Further, analyst commentary has been dizzying in recent months; the oil market has found a way to rebound at the apex of bearish chatter and find a high as the bullish arguments for oil take hold of the general consensus.

Welcome to the trading range we suspect this will continue for the foreseeable future.

Source: Barchart.com

The large speculator group identified in the COT report are those with large positions and assumed to have deep pockets. Most refer to this group as the "smart money" but they have been on the wrong foot this year in crude oil.

Large specs have consistently added to their long positions at market peaks and reduced their long positions near the bottom of a move. Many of them are using trend trading strategies, so their models are designed to "confirm" the trend before jumping in.

Trend trading signals are slow because of the trend confirmation process and often causes them to buy and sell at precisely the wrong time while the markets are range-bound. Eventually, they will be right and the market will break out with a large move. That is where they hope to make their money.

As you can imagine, this type of strategy requires massively deep pockets and a high tolerance for pain to be successful. I have neither, so I am not a fan of this trading style.

Nevertheless, they have cut their net long holdings by almost 40% since February. They will likely continue the pattern of adding to long positions following the current rally, this could push crude oil up another $2 to $3 but if resistance between $49 and $51 holds, as we expect, they will likely be forced to liquidate once again, which could lead prices into the high-$30s.

The seasonal tendencies are relatively neutral this time of year, but we did notice that honing in on the most recent five years of data reveals a propensity for a July slide in oil prices followed by a temporary recovery. It isn't until the fall that the price of oil has a habit of trading substantially weaker. This bodes well for the theory of range trading in the coming months.

Source: MRCI

Earlier this year we cautioned traders about sharp resistance in crude oil in the low $50s at a time in which speculators were too long. We suspected a move to $43ish was in the cards. Now that the move has materialized, we believe the most likely outcome will be a return to the upper side of the trading range near $50.00 per barrel but we have a hard time imagining prices getting much higher. Specifically, we believe sharp selling will return to bring oil prices to fresh 2017 lows.

Keep in mind, the weekly chart is pointing toward resistance near $49.00 and again at $51.00, making this price range a likely reversal area. Unfortunately, the oil market is messy and volatile-- pinpointing the exact reversal point is difficult and when it happens it probably has more to do with luck than analytical skills.

Nevertheless, the charts suggest a break and hold above $50.00 would be out of character. Instead, we believe the prices will retreat from the $50.00 area to retest $40.00. If so, the odds are in favor of a temporary break into the high-$30s.

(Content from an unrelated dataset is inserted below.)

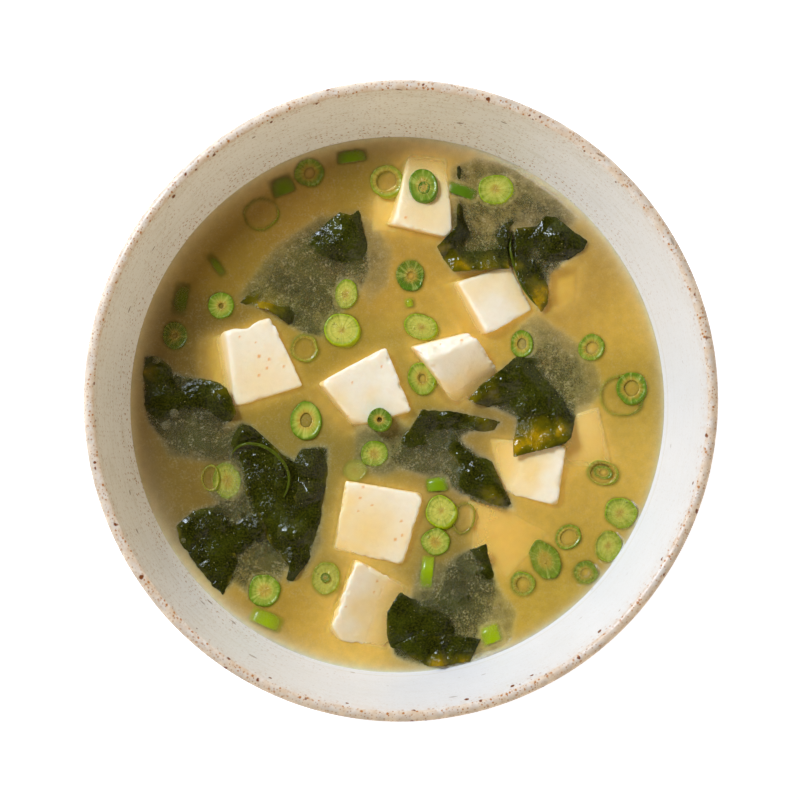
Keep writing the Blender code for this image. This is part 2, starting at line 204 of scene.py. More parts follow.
def remeshed(points, faces, voxel):
    """The closed surface's points, faces, normals and edges after a voxel remesh."""
    mesh = bpy.data.meshes.new("rough")
    mesh.from_pydata(np.asarray(points).tolist(), [], faces)
    rough = bpy.data.objects.new("rough", mesh)
    bpy.context.scene.collection.objects.link(rough)
    step = rough.modifiers.new("voxels", "REMESH")
    step.mode = "VOXEL"
    step.voxel_size = voxel
    ready = rough.evaluated_get(bpy.context.evaluated_depsgraph_get())
    fine = bpy.data.meshes.new_from_object(ready)
    new_points, new_faces = mesh_arrays(fine)
    normals = np.empty(len(new_points) * 3)
    fine.vertices.foreach_get("normal", normals)
    edges = np.empty(len(fine.edges) * 2, dtype=np.int64)
    fine.edges.foreach_get("vertices", edges)
    bpy.data.objects.remove(rough, do_unlink=True)
    bpy.data.meshes.remove(mesh)
    bpy.data.meshes.remove(fine)
    return new_points, new_faces, normals.reshape(-1, 3), edges.reshape(-1, 2)


def averaged(values, edges, rounds):
    """Values smoothed along the mesh's edges."""
    count = len(values)
    ends = np.concatenate([edges[:, 0], edges[:, 1]])
    others = np.concatenate([edges[:, 1], edges[:, 0]])
    degree = np.bincount(ends, minlength=count) + 1.0
    for _ in range(rounds):
        columns = [np.bincount(ends, values[others, k], count) for k in range(values.shape[1])]
        values = (values + np.stack(columns, axis=1)) / degree[:, None]
    return values


def edge_share(normals, edges, rounds=5):
    """How near each point is to a sharp edge: 0 on a flat face, 1 on the edge."""
    bend = 1 - np.linalg.norm(averaged(normals, edges, rounds), axis=1)
    return np.clip(bend / 0.18, 0, 1)


def cad_arrays(node):
    points, faces = mesh_arrays(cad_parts[node].data)
    return points / MM, faces


def tree_of(parts):
    """One search tree over several (points, faces)."""
    points = []
    faces = []
    for some_points, some_faces in parts:
        start = len(points)
        points += some_points.tolist()
        faces += [tuple(i + start for i in face) for face in some_faces]
    return BVHTree.FromPolygons(points, faces)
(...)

Our tentative target will be $39.00 the first time down.

Our assumptions of another test of $40.00 oil are based on the trendlines and trading channel, but they are confirmed by the Relative Strength Index (RSI), which has been displaying lower highs. This portrays underlying weakness in each of the recovery rallies. Also, the Williams %R is merely neutral despite the massive reversal; the lagging momentum suggests more upside potential in the near-term but it works against the overall health of the up move.

We like to confirm our findings on a daily chart and identify any potential differences in the analysis. In this case, the daily chart is pinpointing similar resistance areas of $49.00 and then $50.50. Also, oscillators on the daily chart are proposing the oil market isn't far away from being overbought.
The Williams %R is already above 70 (anything over 70 is considered overheated) and the RSI is near 60 (a reading over 70 is considered overbought). Thus, it will be hard for the oil bulls to continue buying into a market that is overbought and approaching technical resistance.

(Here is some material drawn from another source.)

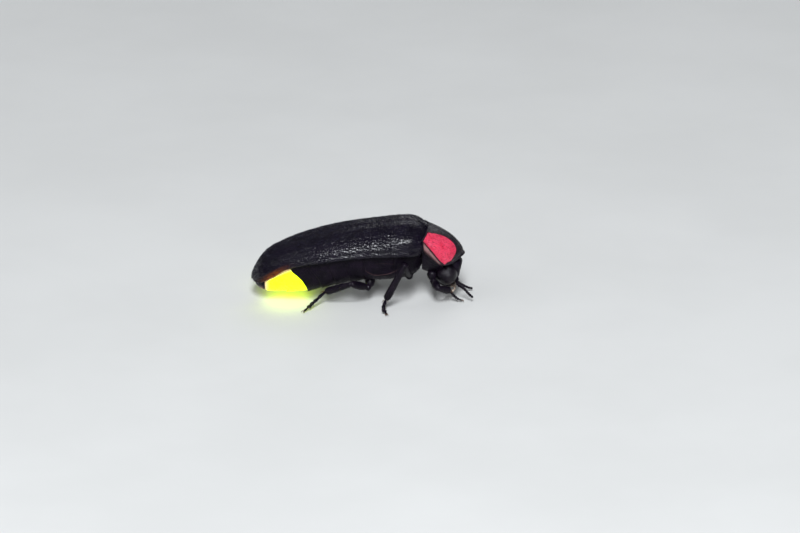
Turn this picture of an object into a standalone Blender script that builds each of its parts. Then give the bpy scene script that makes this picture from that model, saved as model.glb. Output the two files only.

Copper prices will likely fall back to $2.50

Any patriot is partial to higher copper prices. After all, the copper market is seen as a bellwether of the U.S. economy. If copper prices are firm, it is a sign of robust manufacturing and growth. Nevertheless, when we look at the copper chart we have a hard time getting excited about the upside potential for the metal.

Knowing that copper prices trade seasonally weaker from mid-July through early September we have to give significant credence to resistance levels. Yet, we also acknowledge that this leaves two weeks of potential support from seasonal buying. Thus, we can't rule out an erratic run to the $2.85 level to retest the annual high but we are relatively confident the best trades will be from the short side of the market.

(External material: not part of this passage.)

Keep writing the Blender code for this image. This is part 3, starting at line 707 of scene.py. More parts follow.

The price of copper has rarely traded above $2.75 since 2014. In 2016 and 2017 several attempts at breaking above $2.75 either failed or were short-lived victories. With the price of copper hovering near $2.70, technical oscillators such as RSI and Williams's %R are overbought, suggesting most of the buying is probably behind us.

If we are right about another failure at this level, prices will most likely retreat to the $2.50 area, finding support near $2.60 and $2.55 on the way down.

If there were any doubts regarding our bearish case, a look at the weekly chart paints a clearer picture. Since peaking out in 2011, copper has been in a never-ending bear market consisting of persistent lower highs. Although copper has managed to put together several months of higher lows, the upside remains limited for now.

Technical oscillators such as slow stochastics and RSI on the weekly chart point toward a mildly overheated market in need of a pullback before the bulls have another chance at staging an upside breakout.

In conclusion, the quintessential commodities probably haven't begun a new bull market. Instead, they are simply enjoying an upswing in a bear market. Nonetheless, if prices retreat to support levels ($39 in crude oil and $2.50 in copper) as we suspect, it would be a good time to be a commodity bull.

After all, oil and copper prices are at relative values in the long-run and it would be nice to have a toe in the water when the tide turns.